--- begin Supplied data ---
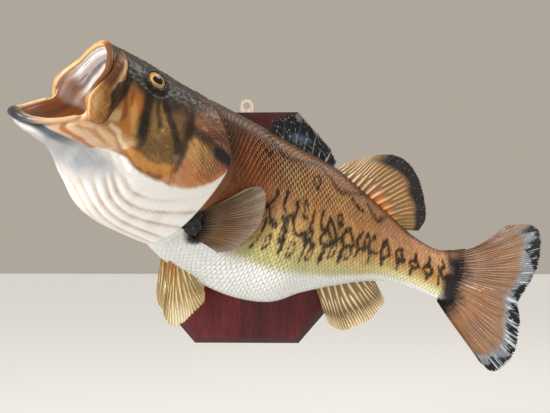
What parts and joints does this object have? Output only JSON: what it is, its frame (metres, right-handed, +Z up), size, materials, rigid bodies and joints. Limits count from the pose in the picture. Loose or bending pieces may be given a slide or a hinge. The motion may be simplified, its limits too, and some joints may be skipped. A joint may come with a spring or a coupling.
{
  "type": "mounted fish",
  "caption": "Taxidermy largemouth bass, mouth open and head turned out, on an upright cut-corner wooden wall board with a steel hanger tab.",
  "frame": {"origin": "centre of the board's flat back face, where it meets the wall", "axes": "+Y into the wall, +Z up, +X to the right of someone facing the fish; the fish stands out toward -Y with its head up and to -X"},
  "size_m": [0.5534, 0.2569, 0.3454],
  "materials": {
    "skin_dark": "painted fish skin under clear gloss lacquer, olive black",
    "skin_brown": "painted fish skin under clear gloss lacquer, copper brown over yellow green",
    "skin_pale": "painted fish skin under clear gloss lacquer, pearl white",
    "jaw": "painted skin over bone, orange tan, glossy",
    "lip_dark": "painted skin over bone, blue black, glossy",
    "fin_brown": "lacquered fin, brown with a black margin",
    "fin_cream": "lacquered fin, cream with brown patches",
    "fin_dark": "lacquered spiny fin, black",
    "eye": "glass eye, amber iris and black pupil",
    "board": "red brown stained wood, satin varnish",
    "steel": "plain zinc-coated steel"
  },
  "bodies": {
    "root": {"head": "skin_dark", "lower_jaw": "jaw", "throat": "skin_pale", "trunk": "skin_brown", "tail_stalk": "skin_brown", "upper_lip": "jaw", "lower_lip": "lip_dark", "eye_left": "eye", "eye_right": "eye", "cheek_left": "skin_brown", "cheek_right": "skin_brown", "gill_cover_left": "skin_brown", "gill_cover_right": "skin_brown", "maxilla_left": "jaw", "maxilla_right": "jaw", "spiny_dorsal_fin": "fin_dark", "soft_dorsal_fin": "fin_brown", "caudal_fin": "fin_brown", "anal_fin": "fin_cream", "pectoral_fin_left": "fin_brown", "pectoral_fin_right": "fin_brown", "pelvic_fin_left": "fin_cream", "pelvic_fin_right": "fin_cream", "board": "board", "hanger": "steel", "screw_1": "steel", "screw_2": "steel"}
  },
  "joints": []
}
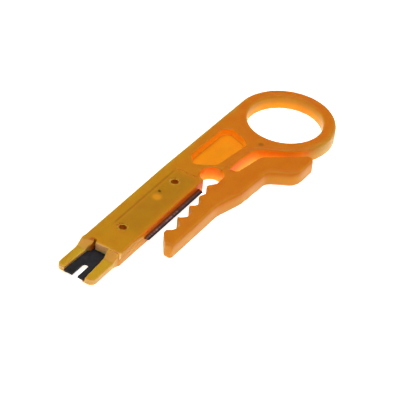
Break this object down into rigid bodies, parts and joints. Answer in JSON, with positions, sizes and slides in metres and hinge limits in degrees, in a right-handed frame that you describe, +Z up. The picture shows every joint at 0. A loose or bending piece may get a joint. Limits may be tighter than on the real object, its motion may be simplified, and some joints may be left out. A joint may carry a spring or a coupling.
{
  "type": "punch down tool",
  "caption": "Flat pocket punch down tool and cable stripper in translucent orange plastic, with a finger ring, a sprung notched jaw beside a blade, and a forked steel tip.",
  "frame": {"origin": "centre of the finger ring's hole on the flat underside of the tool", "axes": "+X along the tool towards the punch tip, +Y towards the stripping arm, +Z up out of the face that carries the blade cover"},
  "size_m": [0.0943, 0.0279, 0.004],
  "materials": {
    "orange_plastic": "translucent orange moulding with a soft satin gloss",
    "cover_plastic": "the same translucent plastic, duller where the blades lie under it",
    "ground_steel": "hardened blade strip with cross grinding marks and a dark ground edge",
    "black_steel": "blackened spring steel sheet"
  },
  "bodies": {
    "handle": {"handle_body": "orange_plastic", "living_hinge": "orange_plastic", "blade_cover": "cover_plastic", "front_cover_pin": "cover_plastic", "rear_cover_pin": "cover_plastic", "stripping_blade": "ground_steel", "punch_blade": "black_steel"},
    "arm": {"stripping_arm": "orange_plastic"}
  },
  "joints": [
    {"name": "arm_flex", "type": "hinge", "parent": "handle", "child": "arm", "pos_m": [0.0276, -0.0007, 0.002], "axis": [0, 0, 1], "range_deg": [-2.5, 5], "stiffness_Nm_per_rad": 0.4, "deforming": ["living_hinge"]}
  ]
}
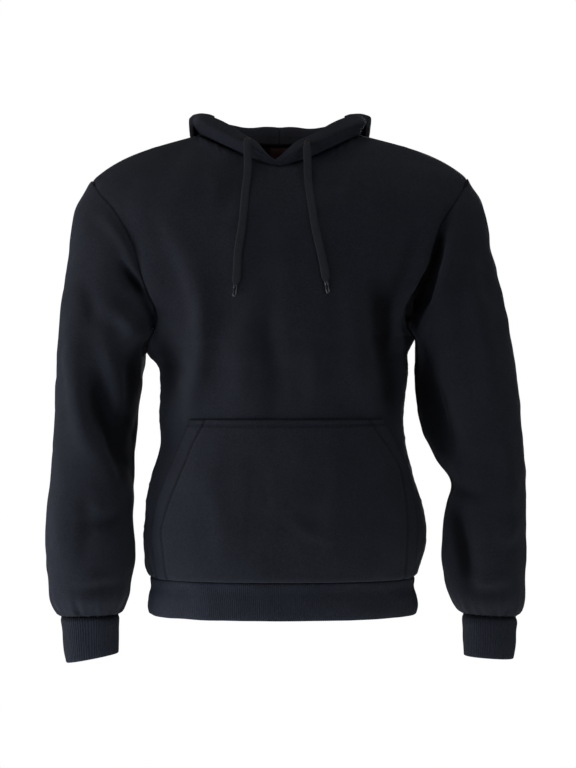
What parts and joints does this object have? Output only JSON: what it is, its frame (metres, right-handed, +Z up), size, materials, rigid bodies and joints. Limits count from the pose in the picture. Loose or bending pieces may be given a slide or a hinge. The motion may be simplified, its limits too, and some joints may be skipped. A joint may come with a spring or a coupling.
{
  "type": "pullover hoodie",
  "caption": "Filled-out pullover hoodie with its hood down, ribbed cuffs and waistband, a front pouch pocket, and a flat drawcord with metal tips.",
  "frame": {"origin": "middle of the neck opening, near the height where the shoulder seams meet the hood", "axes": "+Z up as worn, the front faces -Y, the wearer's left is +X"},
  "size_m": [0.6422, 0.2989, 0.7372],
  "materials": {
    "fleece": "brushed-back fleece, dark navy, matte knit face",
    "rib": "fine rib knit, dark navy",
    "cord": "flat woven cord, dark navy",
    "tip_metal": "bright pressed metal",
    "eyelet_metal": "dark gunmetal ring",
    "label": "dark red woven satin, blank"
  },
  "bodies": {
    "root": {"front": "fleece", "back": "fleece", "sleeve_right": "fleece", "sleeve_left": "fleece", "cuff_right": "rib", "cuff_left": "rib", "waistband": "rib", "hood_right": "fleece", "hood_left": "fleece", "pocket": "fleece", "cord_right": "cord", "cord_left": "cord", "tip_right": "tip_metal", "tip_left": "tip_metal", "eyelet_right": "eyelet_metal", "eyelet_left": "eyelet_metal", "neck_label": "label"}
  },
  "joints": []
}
--- end Supplied data ---
**What to do:** Write the data out again in full and exactly.

**Result:**
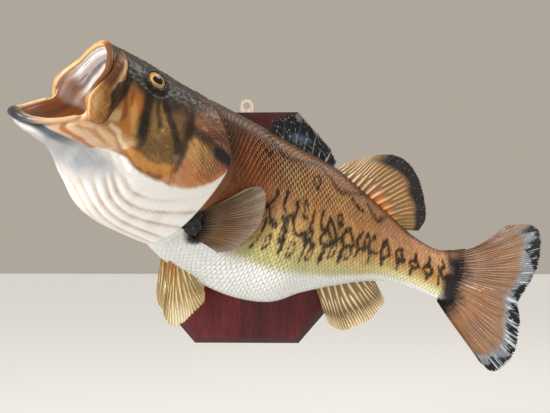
What parts and joints does this object have? Output only JSON: what it is, its frame (metres, right-handed, +Z up), size, materials, rigid bodies and joints. Limits count from the pose in the picture. Loose or bending pieces may be given a slide or a hinge. The motion may be simplified, its limits too, and some joints may be skipped. A joint may come with a spring or a coupling.
{
  "type": "mounted fish",
  "caption": "Taxidermy largemouth bass, mouth open and head turned out, on an upright cut-corner wooden wall board with a steel hanger tab.",
  "frame": {"origin": "centre of the board's flat back face, where it meets the wall", "axes": "+Y into the wall, +Z up, +X to the right of someone facing the fish; the fish stands out toward -Y with its head up and to -X"},
  "size_m": [0.5534, 0.2569, 0.3454],
  "materials": {
    "skin_dark": "painted fish skin under clear gloss lacquer, olive black",
    "skin_brown": "painted fish skin under clear gloss lacquer, copper brown over yellow green",
    "skin_pale": "painted fish skin under clear gloss lacquer, pearl white",
    "jaw": "painted skin over bone, orange tan, glossy",
    "lip_dark": "painted skin over bone, blue black, glossy",
    "fin_brown": "lacquered fin, brown with a black margin",
    "fin_cream": "lacquered fin, cream with brown patches",
    "fin_dark": "lacquered spiny fin, black",
    "eye": "glass eye, amber iris and black pupil",
    "board": "red brown stained wood, satin varnish",
    "steel": "plain zinc-coated steel"
  },
  "bodies": {
    "root": {"head": "skin_dark", "lower_jaw": "jaw", "throat": "skin_pale", "trunk": "skin_brown", "tail_stalk": "skin_brown", "upper_lip": "jaw", "lower_lip": "lip_dark", "eye_left": "eye", "eye_right": "eye", "cheek_left": "skin_brown", "cheek_right": "skin_brown", "gill_cover_left": "skin_brown", "gill_cover_right": "skin_brown", "maxilla_left": "jaw", "maxilla_right": "jaw", "spiny_dorsal_fin": "fin_dark", "soft_dorsal_fin": "fin_brown", "caudal_fin": "fin_brown", "anal_fin": "fin_cream", "pectoral_fin_left": "fin_brown", "pectoral_fin_right": "fin_brown", "pelvic_fin_left": "fin_cream", "pelvic_fin_right": "fin_cream", "board": "board", "hanger": "steel", "screw_1": "steel", "screw_2": "steel"}
  },
  "joints": []
}
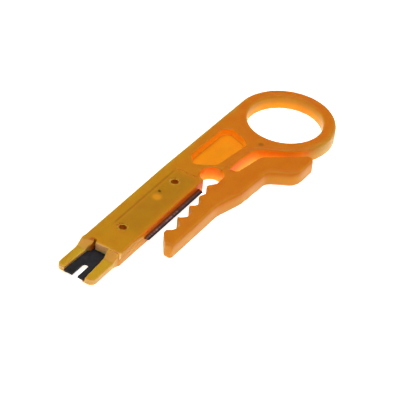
Break this object down into rigid bodies, parts and joints. Answer in JSON, with positions, sizes and slides in metres and hinge limits in degrees, in a right-handed frame that you describe, +Z up. The picture shows every joint at 0. A loose or bending piece may get a joint. Limits may be tighter than on the real object, its motion may be simplified, and some joints may be left out. A joint may carry a spring or a coupling.
{
  "type": "punch down tool",
  "caption": "Flat pocket punch down tool and cable stripper in translucent orange plastic, with a finger ring, a sprung notched jaw beside a blade, and a forked steel tip.",
  "frame": {"origin": "centre of the finger ring's hole on the flat underside of the tool", "axes": "+X along the tool towards the punch tip, +Y towards the stripping arm, +Z up out of the face that carries the blade cover"},
  "size_m": [0.0943, 0.0279, 0.004],
  "materials": {
    "orange_plastic": "translucent orange moulding with a soft satin gloss",
    "cover_plastic": "the same translucent plastic, duller where the blades lie under it",
    "ground_steel": "hardened blade strip with cross grinding marks and a dark ground edge",
    "black_steel": "blackened spring steel sheet"
  },
  "bodies": {
    "handle": {"handle_body": "orange_plastic", "living_hinge": "orange_plastic", "blade_cover": "cover_plastic", "front_cover_pin": "cover_plastic", "rear_cover_pin": "cover_plastic", "stripping_blade": "ground_steel", "punch_blade": "black_steel"},
    "arm": {"stripping_arm": "orange_plastic"}
  },
  "joints": [
    {"name": "arm_flex", "type": "hinge", "parent": "handle", "child": "arm", "pos_m": [0.0276, -0.0007, 0.002], "axis": [0, 0, 1], "range_deg": [-2.5, 5], "stiffness_Nm_per_rad": 0.4, "deforming": ["living_hinge"]}
  ]
}
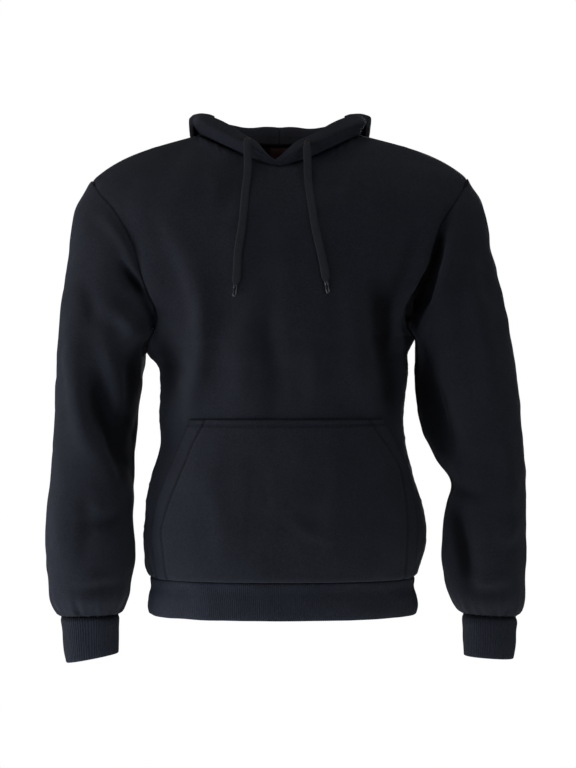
What parts and joints does this object have? Output only JSON: what it is, its frame (metres, right-handed, +Z up), size, materials, rigid bodies and joints. Limits count from the pose in the picture. Loose or bending pieces may be given a slide or a hinge. The motion may be simplified, its limits too, and some joints may be skipped. A joint may come with a spring or a coupling.
{
  "type": "pullover hoodie",
  "caption": "Filled-out pullover hoodie with its hood down, ribbed cuffs and waistband, a front pouch pocket, and a flat drawcord with metal tips.",
  "frame": {"origin": "middle of the neck opening, near the height where the shoulder seams meet the hood", "axes": "+Z up as worn, the front faces -Y, the wearer's left is +X"},
  "size_m": [0.6422, 0.2989, 0.7372],
  "materials": {
    "fleece": "brushed-back fleece, dark navy, matte knit face",
    "rib": "fine rib knit, dark navy",
    "cord": "flat woven cord, dark navy",
    "tip_metal": "bright pressed metal",
    "eyelet_metal": "dark gunmetal ring",
    "label": "dark red woven satin, blank"
  },
  "bodies": {
    "root": {"front": "fleece", "back": "fleece", "sleeve_right": "fleece", "sleeve_left": "fleece", "cuff_right": "rib", "cuff_left": "rib", "waistband": "rib", "hood_right": "fleece", "hood_left": "fleece", "pocket": "fleece", "cord_right": "cord", "cord_left": "cord", "tip_right": "tip_metal", "tip_left": "tip_metal", "eyelet_right": "eyelet_metal", "eyelet_left": "eyelet_metal", "neck_label": "label"}
  },
  "joints": []
}